There’s no point trying to apply modern labels to an old film – these were different times after all. However, that doesn’t mean there was absolutely no chance of any intention in the subtext. During this period in Hollywood, there was – as previously mentioned – the Hays Code that prohibited the inclusion of any “sex perversion”. But subtext is a hard thing to regulate, especially when the old straight men judging it are absolutely clueless. The making of Bringing up Baby was a collaborative effort, with Katharine recalling in her memoir how “Everyone contributed anything and everything they could think of to that script.” With so many differing creative perspectives, it’s very hard to believe not a single voice was from someone in the LGBT+ community, even if closeted.

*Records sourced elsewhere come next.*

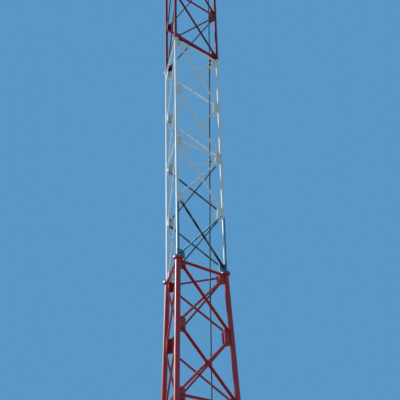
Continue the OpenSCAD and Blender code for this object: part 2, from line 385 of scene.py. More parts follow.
@dataclass(frozen=True)
class MastPaint:
    """Weathered paint on steel, with grime under the gussets, rust spots and bleached tops.

    The pairs drips and node_reach are distances from a node in metres: where the grime or the
    rust begins, and where it is full.
    """

    name: str
    coat: Colour
    faded: Colour
    grime: Colour
    dust: Colour
    rust_share: float = 0.5
    splash: Colour | None = None
    grime_share: float = 0.6
    gloss: tuple[float, float] = (0.32, 0.46)
    lacquer: float = 0.0
    lacquer_gloss: float = 0.42
    rust: Colour = (0.34, 0.16, 0.09)
    rust_edge: Colour = (0.52, 0.30, 0.18)
    soil: Colour = (0.42, 0.36, 0.28)
    soil_height: float = 1.1
    drips: tuple[float, float] = (0.85, 0.14)
    node_reach: tuple[float, float] = (0.32, 0.02)
    splash_reach: float = 3.2
    relief: float = 0.0006

    def dress(
        self, plan: "MastPlan", suffix: str = "", patches: Sequence[PaintPatch] = ()
    ) -> Material:
        """Builds the material.

        Args:
            plan: The mast's plan, for the heights of joints and gussets.
            suffix: Ends the material's name, where one paint makes several materials.
            patches: Stretches that show another coat.

        Returns:
            The material.
        """
        s = Surface(self.name + suffix)
        tone, brush, spots, clusters = (s.noise(g) for g in (TONE, BRUSH, SPOTS, CLUSTERS))
        tops = s.facing(UP).smooth(0.35, 0.95)

        colour = s.mix(tone.smooth(0.32, 0.68), self.coat, self.faded)
        colour = s.mix(brush.smooth(0.45, 0.8) * 0.25, colour, self.faded)
        for patch in patches:
            share = patch.share(s, brush)
            colour = s.mix(share * (0.8 + 0.2 * clusters.smooth(0.62, 0.45)), colour, patch.colour)
        colour = s.mix(tops * (0.25 + 0.35 * tone), colour, self.dust)
        colour = s.mix(self._grimed(s, plan), colour, self.grime)
        ground = s.height.smooth(self.soil_height, 0.0)
        colour = s.mix(ground * (0.2 + 0.6 * clusters) * 0.7, colour, self.soil)

        worn = self._worn(s, plan, clusters)
        stain = spots.smooth(0.56, 0.72) * worn
        chips = spots.smooth(0.655, 0.70) * worn
        colour = s.mix(stain * 0.75, colour, self.rust_edge)
        colour = s.mix(chips, colour, self.rust)
        if self.splash:
            colour = s.mix(self._splashed(s, plan), colour, self.splash)

        roughness = self.gloss[0] + (self.gloss[1] - self.gloss[0]) * tone
        roughness = roughness + 0.25 * stain + 0.3 * tops
        s.feed(s.shader.inputs["Coat Weight"], self.lacquer)
        s.feed(s.shader.inputs["Coat Roughness"], self.lacquer_gloss)
        return s.finish(colour, roughness, 0.6 * brush - 0.9 * chips + 0.1 * spots, self.relief)

    def _grimed(self, s: Surface, plan: "MastPlan") -> Value:
        """Where water has left streaks, most of all below a gusset.

        Args:
            s: The material's node tree.
            plan: The mast's plan.

        Returns:
            The share of grime.
        """
        climb = (s.height - plan.levels[0]).wrapped(plan.panel)
        under_gusset = climb.smooth(plan.panel - self.drips[0], plan.panel - self.drips[1])
        streaks = s.noise(STREAKS).smooth(0.50, 0.74)
        return streaks * (0.2 + 0.8 * under_gusset) * self.grime_share

    def _worn(self, s: Surface, plan: "MastPlan", clusters: Value) -> Value:
        """Where the paint wears: in clusters, and by the bolted nodes.

        Args:
            s: The material's node tree.
            plan: The mast's plan.
            clusters: The noise that gathers the wear.

        Returns:
            The share of wear.
        """
        near_node = (s.height - plan.levels[0]).pingpong(plan.panel / 2).smooth(*self.node_reach)
        return (clusters.smooth(0.52, 0.70) + near_node * 0.35).clamped() * self.rust_share

    def _splashed(self, s: Surface, plan: "MastPlan") -> Value:
        """Where paint from the section above has dripped, below the joint.

        Args:
            s: The material's node tree.
            plan: The mast's plan.

        Returns:
            The share of drops.
        """
        joint = plan.levels[WHITE]
        drops = s.noise(DROPS).smooth(0.70, 0.73)
        spattered = s.noise(SPATTER).smooth(0.50, 0.66)
        return drops * spattered * s.height.smooth(joint - self.splash_reach, joint)


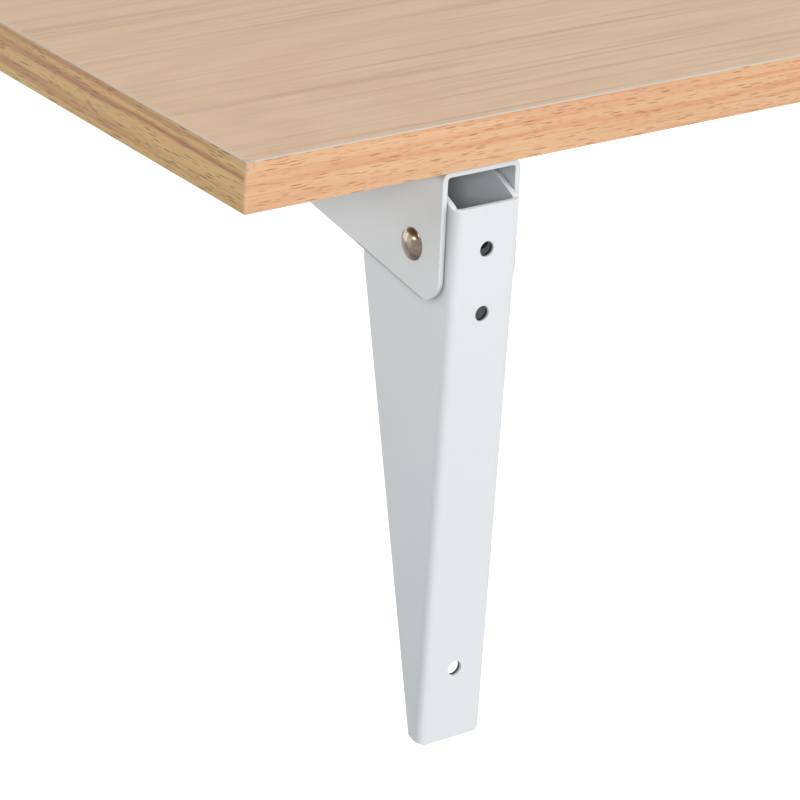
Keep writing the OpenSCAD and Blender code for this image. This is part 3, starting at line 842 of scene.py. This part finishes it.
def band_oak(name, tones, heart_z, heart_w):
    """Oak-pattern edge, the same along X and Y: a mottled base, thin soft streaks, fine lines, two
    sizes of short dark dashes, and a pale cut along the top. One strong streak, heart_w to either
    side, wanders about the height heart_z."""
    base, light, streak, dash, cut = tones
    made, tree, shader = new_material(name, Roughness=0.45, Specular_IOR_Level=0.4)
    drift = noise(tree, where(tree, (14, 14, 130)), 1.0, 2.0)
    colour = ramp(tree, drift, (0.38, base), (0.62, light))
    soft = ramp(tree, noise(tree, where(tree, (5, 5, 420)), 1.0, 3.0, 0.5, 0.4), (0.5, 0.0), (0.66, 0.7))
    colour = blend(tree, soft, colour, streak)
    lines = ramp(tree, noise(tree, where(tree, (14, 14, 1500)), 1.0, 2.0), (0.54, 0.0), (0.7, 0.6))
    colour = blend(tree, lines, colour, streak)

    place = node(tree, "SeparateXYZ", {"Vector": where(tree)}).outputs
    sway = noise(tree, where(tree, (10, 10, 0)), 1.0, 2.0)
    wander = fade(tree, sway, 0.3, 0.7, (heart_z - 1.8) * mm, (heart_z + 1.8) * mm)
    off = reckon(tree, "ABSOLUTE", reckon(tree, "SUBTRACT", place["Z"], wander))
    heart = fade(tree, off, 0.2 * heart_w * mm, heart_w * mm, 0.9, 0.0)
    torn = ramp(tree, noise(tree, where(tree, (9, 9, 900)), 1.0, 2.0), (0.38, 0.35), (0.58, 1.0))
    colour = blend(tree, reckon(tree, "MULTIPLY", heart, torn), colour, streak)

    along = reckon(tree, "ADD", place["X"], place["Y"])
    strip = node(tree, "CombineXYZ", {"X": along, "Y": place["Z"]}).outputs[0]
    wobble = noise(tree, where(tree, (40, 40, 400)), 1.0, 2.0)
    pores = 0.0
    for scale, depth in (((80, 1080, 1), 0.9), ((125, 1450, 1), 0.6)):
        cell = node(tree, "Mapping", {"Vector": strip, "Scale": scale})
        cell = node(tree, "VectorMath", {0: cell.outputs[0], 1: wobble}, operation="ADD")
        cell = node(tree, "TexVoronoi", {"Vector": cell.outputs[0], "Scale": 1.0}, voronoi_dimensions="2D")
        body = fade(tree, cell.outputs["Distance"], 0.12, 0.22, depth, 0.0)
        chance = ramp(tree, cell.outputs["Color"], (0.3, 0.0), (0.75, 1.0))
        pores = reckon(tree, "MAXIMUM", reckon(tree, "MULTIPLY", body, chance), pores)
    colour = blend(tree, pores, colour, dash)

    upper = board_z + board_t
    trim = fade(tree, place["Z"], (upper - 0.25) * mm, (upper - 0.1) * mm)
    colour = scuffed(tree, blend(tree, trim, colour, cut))
    tree.links.new(colour, shader.inputs["Base Color"])
    bump(tree, shader, pores, -0.15, 0.0002)
    return made


long_oak = band_oak("oak_long_edge", (
    (0.80, 0.478, 0.266), (0.85, 0.527, 0.3), (0.735, 0.333, 0.181), (0.48, 0.17, 0.08),
    (0.66, 0.61, 0.55)), 104, 1.5)
end_oak = band_oak("oak_end_edge", (
    (0.66, 0.41, 0.161), (0.71, 0.465, 0.193), (0.41, 0.155, 0.062), (0.14, 0.045, 0.016),
    (0.62, 0.51, 0.43)), 106.5, 1.0)


def band_profile():
    """The strip's section (out, up): square inside, quarter circles at both outer corners."""
    square = [(0, 0), (band_t, 0), (band_t, board_t), (0, board_t)]
    return np.concatenate([
        [square[0]], corner_arc(*square[:3], band_round), corner_arc(*square[1:], band_round),
        [square[3]]])


def edge_strip(name, node_name, start, stop, out, material):
    """The section carried along a straight line from start to stop, facing out. Its ends have a
    small bevel, made by drawing in the section, and are closed by one that is drawn to a point."""
    start, stop, out = (np.array(p, float) for p in (start, stop, out))
    section = band_profile()
    along = (stop - start) / np.linalg.norm(stop - start)
    length = np.linalg.norm(stop - start)
    middle = section.mean(0)
    end_bevel, end_size = 0.12, 0.991
    stations = [(0, 0.0), (0, end_size), (end_bevel, 1.0),
                (length - end_bevel, 1.0), (length, end_size), (length, 0.0)]
    points = []
    for at, size in stations:
        flat = middle + (section - middle) * size
        points.append(start + along * at + flat[:, :1] * out + flat[:, 1:] * (0, 0, 1))
    faces = quads(len(stations), len(section), False, True).tolist()
    piece = put_mesh(name, np.concatenate(points), faces, material)
    piece.data.set_sharp_from_angle(angle=math.radians(50))
    settle(piece, "table", "oak_edge", node_name)


band_y = -back_y - band_t, band_t - front_y
edge_strip("back_strip", "back_edge_band", (-top_half, band_y[0], board_z),
           (top_half, band_y[0], board_z), (0, 1, 0), long_oak)
edge_strip("front_strip", "front_edge_band", (-top_half, band_y[1], board_z),
           (top_half, band_y[1], board_z), (0, -1, 0), long_oak)
for side, sign in (("left", -1), ("right", 1)):
    band_x = sign * (top_half - band_t)
    edge_strip(side + "_strip", side + "_edge_band", (band_x, band_y[0], board_z),
               (band_x, band_y[1], board_z), (sign, 0, 0), end_oak)


# Wood screws: zinc-plated pan heads with a cross recess, four to a bracket. They go up through
# the arm channel's web into the board's particle core.
head_low, face_r, face_sag = 2.2, 2.7, 0.02
head_edge = [(3.0, 0.28), (3.4, 0.6), (3.7, 1.05), (3.75, 1.4), (3.75, 2.0), (3.6, 2.2), (screw_r, 2.2)]
cross_half, cross_reach, cross_deep, cross_zone = 0.62, 2.3, 1.2, 0.3
shank_rows, shank_from, shank_top = 44, 0.8, 8
screw_tip = 11
tip_edge = [(0.9, 1.4), (0.3, 0.2), (0, 0)]
thread_pitch, thread_deep, thread_from = 1.4, 0.32, 0.4


def screw_profile():
    """Rows (radius, z) from the middle of the head's face to the tip: a nearly flat face, the
    head's edge, an even shank and a pointed end. head_edge counts its heights from the face, and
    tip_edge counts down from the tip."""
    face_z = board_z - sheet_t - head_low
    face = np.linspace(0, face_r, 16)
    shank = np.linspace(board_z - shank_from, board_z + shank_top, shank_rows)
    return np.concatenate([
        np.stack([face, face_z + face_sag * face**2], 1),
        np.array(head_edge) + (0, face_z),
        np.stack([np.full(shank_rows, screw_r), shank], 1),
        np.array(tip_edge) * (1, -1) + (0, board_z + screw_tip)])


def wood_screw(x0, y):
    """A screw as a grid: the profile's rows by the angle. The cross is pressed into the face
    where a point is near either axis, and the thread draws the radius in along a helix."""
    turn = np.linspace(0, 2 * math.pi, 64, endpoint=False)
    profile = screw_profile()
    r, z = profile[:, :1], profile[:, 1:] + 0 * turn
    near = np.minimum(np.abs(r * np.cos(turn)), np.abs(r * np.sin(turn)))
    cross = np.clip((cross_half - near) / 0.25, 0, 1) * np.clip((cross_reach - r) / 0.5, 0, 1)
    z = z + cross_deep * cross * (z < profile[0, 1] + cross_zone)
    helix = 0.5 - 0.5 * np.cos(2 * math.pi * z / thread_pitch - turn)
    r = r - thread_deep * helix**2 * (z > board_z + thread_from) * (r > 0.5)
    return np.stack([x0 + r * np.cos(turn), -y + r * np.sin(turn), z], 2)


for side, x0 in sides:
    grids = [wood_screw(x0, y) for y in arm_screws_y]
    rows, cols = grids[0].shape[:2]
    faces = [quads(rows, cols, False, True, i * rows * cols) for i in range(len(grids))]
    points = np.concatenate([grid.reshape(-1, 3) for grid in grids])
    screws = put_mesh(side + "_screws", points, np.concatenate(faces).tolist(), zinc)
    screws.data.set_sharp_from_angle(angle=math.radians(40))
    settle(screws, "table", "zinc", side + "_arm_screws")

Bringing up Baby demonstrates the playful chaos that can ripple out to society when “wildness” is let loose. Although Baby is completely harmless, people’s reaction to seeing her is always one of fear. They don’t understand the innocence of this timid creature and instead project their own predetermined fears onto her. The wild nature of David and Susan’s relationship also demonstrates a crumbling of tradition. In the closing scene set in the museum, Susan is precariously balanced on top of a tall ladder in efforts to speak to David, who was hiding from her behind the brontosaurus skeleton. David finally succumbs and declares his love to her; her happiness upon hearing this sends her swinging out of control. She grabs out at the only thing she can – the brontosaurus. Her pressure upon the skeleton’s spine snaps the structure and sends the skeleton tumbling down to the ground. Their modern and wild nature has destroyed the rigid and “natural” historical structure and thus the equally rigid standards of society fall with it. Bringing up Baby rejects the norm, it teases the norm, it subverts the norm, and then it sends that norm crumbling to the ground, making way for new, modern love.